* What you need to do
Reproduce only the lines from the one containing "PLUG_AXIS = Axis(tail_start, tail_along)" through the one containing "cad_parts[node].hide_render = cad_parts[node].hide_viewport", exactly as written and with both ends included.

— Begin Data provided —

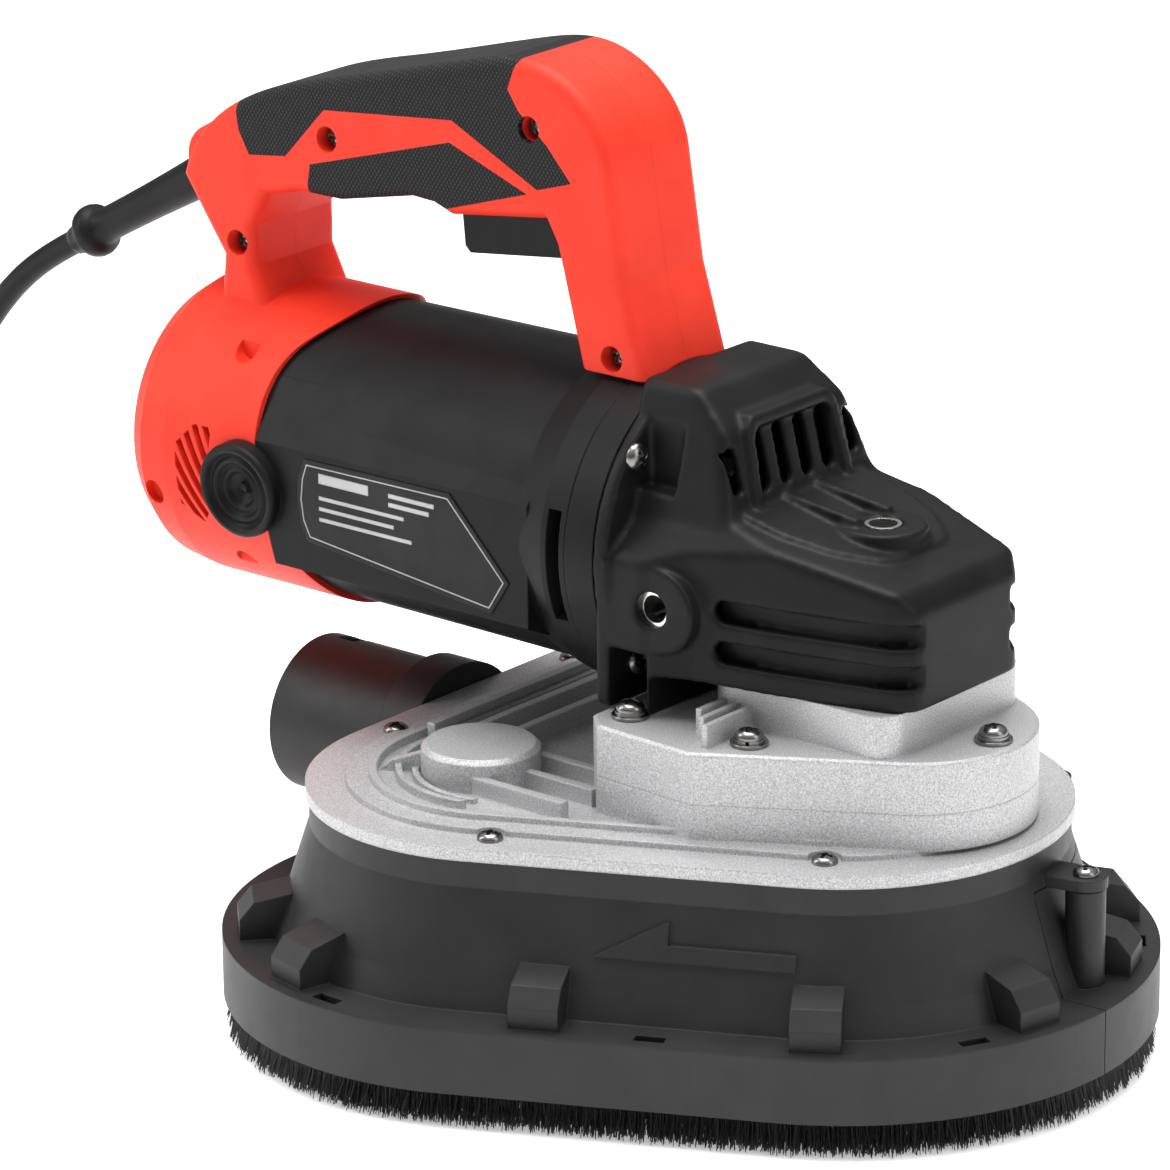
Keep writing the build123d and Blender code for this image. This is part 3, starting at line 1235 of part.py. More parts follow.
with BuildPart() as brush_caps:
    for side in (-1, 1):
        with BuildSketch(brush_plane(side, BARREL_BORE_R - 0.6)):
            Circle(11)
        extrude(amount=5.6)
        with BuildSketch(brush_plane(side, BARREL_BORE_R + 5)):
            Circle(7.5)
            Circle(6.5, mode=Mode.SUBTRACT)
            Rectangle(8, 1.6)
        extrude(amount=-1.2, mode=Mode.SUBTRACT)
write(brush_caps, "brush_caps")

with BuildPart() as label_plate:
    with BuildSketch(Plane((0, -FACET_Y, 0), x_dir=(1, 0, 0), z_dir=(0, -1, 0))):
        with BuildLine():
            edge = Polyline((-92, 160), (-34, 160.5), (-11, 137), (-18, 126), (-91, 134))
            ThreePointArc(edge @ 1, (-95, 147), edge @ 0)
        make_face()
    extrude(amount=0.4)
write(label_plate, "label_plate")
with BuildPart() as handle_screws:
    for x, z in HANDLE_SCREWS:
        with BuildSketch(Plane((x, -12, z), x_dir=(1, 0, 0), z_dir=(0, -1, 0))):
            Circle(3.6)
        extrude(amount=2.4)
        with BuildSketch(Plane((x, -12, z), x_dir=(1, 0, 0), z_dir=(0, 1, 0))):
            Circle(1.8)
        extrude(amount=20)
        with BuildSketch(Plane((x, -14.4, z), x_dir=(1, 0, 0), z_dir=(0, 1, 0))):
            Rectangle(4.6, 1)
            Rectangle(1, 4.6)
        extrude(amount=1.4, mode=Mode.SUBTRACT)
write(handle_screws, "handle_screws")

with BuildPart() as trigger:
    with BuildSketch(Plane.XZ):
        with BuildLine():
            Polyline(
                (TRIGGER_X[0], 246),
                (TRIGGER_X[0] + 2, 224),
                (TRIGGER_X[0] + 4, 222),
                (TRIGGER_X[1], 226.5),
                (TRIGGER_X[1], 246.5),
                close=True,
            )
        make_face()
    extrude(amount=8.5, both=True)
    with BuildSketch(Plane.XZ):
        with Locations(TRIGGER_PIN):
            Circle(2.06)
    extrude(amount=20, both=True, mode=Mode.SUBTRACT)
write(trigger, "trigger")

with BuildPart() as trigger_pin:
    with BuildSketch(Plane.XZ):
        with Locations(TRIGGER_PIN):
            Circle(2)
    extrude(amount=HANDLE_HALF - HANDLE_WALL, both=True)
write(trigger_pin, "trigger_pin")

with BuildPart() as switch_body:
    block(SWITCH_X, (-10, 10), (253, 270))
    inside = HANDLE_HALF - HANDLE_WALL
    block((SWITCH_X[0] + 4, SWITCH_X[0] + 12), (-inside, inside), (262, 268))
write(switch_body, "switch_body")

with BuildPart() as speed_dial:
    with BuildSketch(dial_plane(-1.5)):
        Circle(DIAL_R)
        with PolarLocations(DIAL_R, 18):
            Circle(0.7, mode=Mode.SUBTRACT)
    extrude(amount=5.5)
    with BuildSketch(dial_plane(4)):
        Circle(3)
    extrude(amount=6)
write(speed_dial, "speed_dial")

# ---------------------------------------------------------------- mains lead

RELIEF_PROFILE = ((-8, 6.8), (0, 6.8), (1, 6.4), (36, 5), (60, 5), (62, 8), (67, 8), (69, 5.2), (74, 4.8))
CORD_ROUTE = (
    (-230.72, 0, 194.12),
    (-245, 0, 186.2),
    (-261.5, 0.5, 173),
    (-276.5, 1.5, 156),
    (-288.5, 3, 135.5),
    (-297, 4.5, 112),
    (-302.5, 5.5, 87.5),
    (-308, 5.5, 64),
    (-315.5, 5.3, 42),
    (-328, 5, 21.5),
    (-347, 4.5, 7.5),
    (-370, 4, 4),
    (-391, 4, 4),
)
COIL_CENTRE = (-423, -50.5)
COIL_R = (32, 58.5)
COIL_H = 24
TURN_R = 54.5
STUB = 32
TAIL_ANGLE = 270
TAIL_Z = 18


def arc_radii(route):
    """The largest arc that the two runs at each corner allow."""
    points = [Vector(*p) for p in route]
    radii = []
    for before, corner, after in zip(points, points[1:], points[2:]):
        shorter = min((corner - before).length, (after - corner).length)
        turn = radians((corner - before).get_angle(after - corner))
        radii.append(0.45 * shorter / tan(turn / 2))
    return radii


with BuildPart() as strain_relief:
    relief_axis = cord_plane(0)
    with BuildSketch(Plane(CORD_EXIT, x_dir=tuple(relief_axis.z_dir), z_dir=(0, -1, 0))):
        with BuildLine():
            profile = ((RELIEF_PROFILE[0][0], 0), *RELIEF_PROFILE, (RELIEF_PROFILE[-1][0], 0))
            Polyline(*profile, close=True)
        make_face()
    revolve(axis=Axis(CORD_EXIT, tuple(relief_axis.z_dir)))
write(strain_relief, "strain_relief")
cord_radii = arc_radii(CORD_ROUTE)
print("cord arc radii:", [round(r) for r in cord_radii])
with BuildPart() as power_cord:
    with BuildLine() as route:
        FilletPolyline(*CORD_ROUTE, radius=cord_radii)
    with BuildSketch(Plane(route.line @ 0, z_dir=route.line % 0)):
        Circle(CORD_R)
    sweep()
cord_length = sum(edge.length for edge in route.edges())
tube_length = power_cord.part.volume / (pi * CORD_R**2)
print("cord tube length:", round(cord_length), "by volume:", round(tube_length))
write(power_cord, "power_cord")

tail_turn = radians(TAIL_ANGLE)
tail_along = (-sin(tail_turn), cos(tail_turn), 0)
tail_start = (COIL_CENTRE[0] + TURN_R * cos(tail_turn), COIL_CENTRE[1] + TURN_R * sin(tail_turn), TAIL_Z)
tail_plane = Plane(tail_start, x_dir=(0, 0, 1), z_dir=tail_along)

with BuildPart() as cord_coil:
    cylinder_z(*COIL_CENTRE, COIL_R[1], 0, COIL_H)
    cylinder_z(*COIL_CENTRE, COIL_R[0], 0, COIL_H, mode=Mode.SUBTRACT)
    with BuildSketch(Plane(CORD_ROUTE[-1], x_dir=(0, 0, 1), z_dir=(-1, 0, 0))):
        Circle(CORD_R)
    extrude(amount=STUB)
    with BuildSketch(tail_plane):
        Circle(CORD_R)
    extrude(amount=STUB)
write(cord_coil, "cord_coil")

PLUG_AXIS = Axis(tail_start, tail_along)

with BuildPart() as plug:
    with BuildSketch(Plane(tail_start, x_dir=tail_along, z_dir=(tail_along[1], -tail_along[0], 0))):
        with BuildLine():
            Polyline(
                (STUB, 0), (STUB, 5.5), (STUB + 20, 7.5), (STUB + 24, 13), (STUB + 30, 17.5),
                (STUB + 54, 17.5), (STUB + 58, 14), (STUB + 58, 0), close=True,
            )
        make_face()
    revolve(axis=PLUG_AXIS)
    with BuildSketch(tail_plane.offset(STUB + 56)):
        with Locations((0, -9.5), (0, 9.5)):
            Circle(2.4)
    extrude(amount=21)
write(plug, "plug")
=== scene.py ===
import json
import random
from math import atan2, cos, degrees, hypot, pi, radians, sin, tau

import bmesh
import bpy
from mathutils import Matrix, Vector


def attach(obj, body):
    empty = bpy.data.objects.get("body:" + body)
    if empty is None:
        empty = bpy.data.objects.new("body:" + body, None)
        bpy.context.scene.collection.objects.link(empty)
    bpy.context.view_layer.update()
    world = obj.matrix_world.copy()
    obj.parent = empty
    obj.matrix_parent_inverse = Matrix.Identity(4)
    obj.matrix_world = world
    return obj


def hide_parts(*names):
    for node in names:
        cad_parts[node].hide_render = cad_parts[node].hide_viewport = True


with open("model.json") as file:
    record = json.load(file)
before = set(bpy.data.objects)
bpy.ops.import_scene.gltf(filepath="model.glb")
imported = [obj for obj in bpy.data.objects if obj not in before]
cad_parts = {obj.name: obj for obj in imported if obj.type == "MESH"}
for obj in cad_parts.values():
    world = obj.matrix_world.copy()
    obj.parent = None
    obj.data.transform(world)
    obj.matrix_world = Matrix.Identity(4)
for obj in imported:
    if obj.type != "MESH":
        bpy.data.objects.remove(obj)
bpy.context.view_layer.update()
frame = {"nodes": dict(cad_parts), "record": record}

MM = 0.001
random.seed(7)

# ---------------------------------------------------------------- facts repeated from the CAD (metres)

FRONT_CORNER = (0.076, 0.0, 0.070)
REAR_CORNERS = ((-0.009, 0.050, 0.062), (-0.009, -0.050, 0.062))
MOTOR_Z = 0.150
CORD_EXIT = (-0.166, 0.0, 0.230)
CORD_SLOPE = radians(29)
CORD_R = 0.004
CORD_ROUTE_MM = (
    (-230.72, 0, 194.12),
    (-245, 0, 186.2),
    (-261.5, 0.5, 173),
    (-276.5, 1.5, 156),
    (-288.5, 3, 135.5),
    (-297, 4.5, 112),
    (-302.5, 5.5, 87.5),
    (-308, 5.5, 64),
    (-315.5, 5.3, 42),
    (-328, 5, 21.5),
    (-347, 4.5, 7.5),
    (-370, 4, 4),
)


# ---------------------------------------------------------------- camera, light and floor

VIEW_AZIMUTH = radians(39.6)
VIEW_ELEVATION = radians(18.8)
VIEW_ROLL = radians(-0.5)
VIEW_CENTRE = Vector((-0.0364, 0.0181, 0.1136))
VIEW_DISTANCE = 2.0
VIEW_LENS = 200


def make_camera():
    """A long lens, a little above the machine, on its right front side."""
    right = Vector((cos(VIEW_AZIMUTH), sin(VIEW_AZIMUTH), 0))
    forward = Vector((
        -sin(VIEW_AZIMUTH) * cos(VIEW_ELEVATION),
        cos(VIEW_AZIMUTH) * cos(VIEW_ELEVATION),
        -sin(VIEW_ELEVATION),
    ))
    turn = Matrix.Rotation(-VIEW_ROLL, 3, forward)
    right = turn @ right
    up = right.cross(forward)
    data = bpy.data.cameras.new("camera")
    data.lens = VIEW_LENS
    data.sensor_width = 36
    data.clip_end = 20
    camera = bpy.data.objects.new("camera", data)
    bpy.context.scene.collection.objects.link(camera)
    axes = Matrix((right, up, -forward)).transposed()
    camera.matrix_world = Matrix.Translation(VIEW_CENTRE - VIEW_DISTANCE * forward) @ axes.to_4x4()
    bpy.context.scene.camera = camera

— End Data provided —

* Completed exercise
PLUG_AXIS = Axis(tail_start, tail_along)

with BuildPart() as plug:
    with BuildSketch(Plane(tail_start, x_dir=tail_along, z_dir=(tail_along[1], -tail_along[0], 0))):
        with BuildLine():
            Polyline(
                (STUB, 0), (STUB, 5.5), (STUB + 20, 7.5), (STUB + 24, 13), (STUB + 30, 17.5),
                (STUB + 54, 17.5), (STUB + 58, 14), (STUB + 58, 0), close=True,
            )
        make_face()
    revolve(axis=PLUG_AXIS)
    with BuildSketch(tail_plane.offset(STUB + 56)):
        with Locations((0, -9.5), (0, 9.5)):
            Circle(2.4)
    extrude(amount=21)
write(plug, "plug")
=== scene.py ===
import json
import random
from math import atan2, cos, degrees, hypot, pi, radians, sin, tau

import bmesh
import bpy
from mathutils import Matrix, Vector


def attach(obj, body):
    empty = bpy.data.objects.get("body:" + body)
    if empty is None:
        empty = bpy.data.objects.new("body:" + body, None)
        bpy.context.scene.collection.objects.link(empty)
    bpy.context.view_layer.update()
    world = obj.matrix_world.copy()
    obj.parent = empty
    obj.matrix_parent_inverse = Matrix.Identity(4)
    obj.matrix_world = world
    return obj


def hide_parts(*names):
    for node in names:
        cad_parts[node].hide_render = cad_parts[node].hide_viewport = True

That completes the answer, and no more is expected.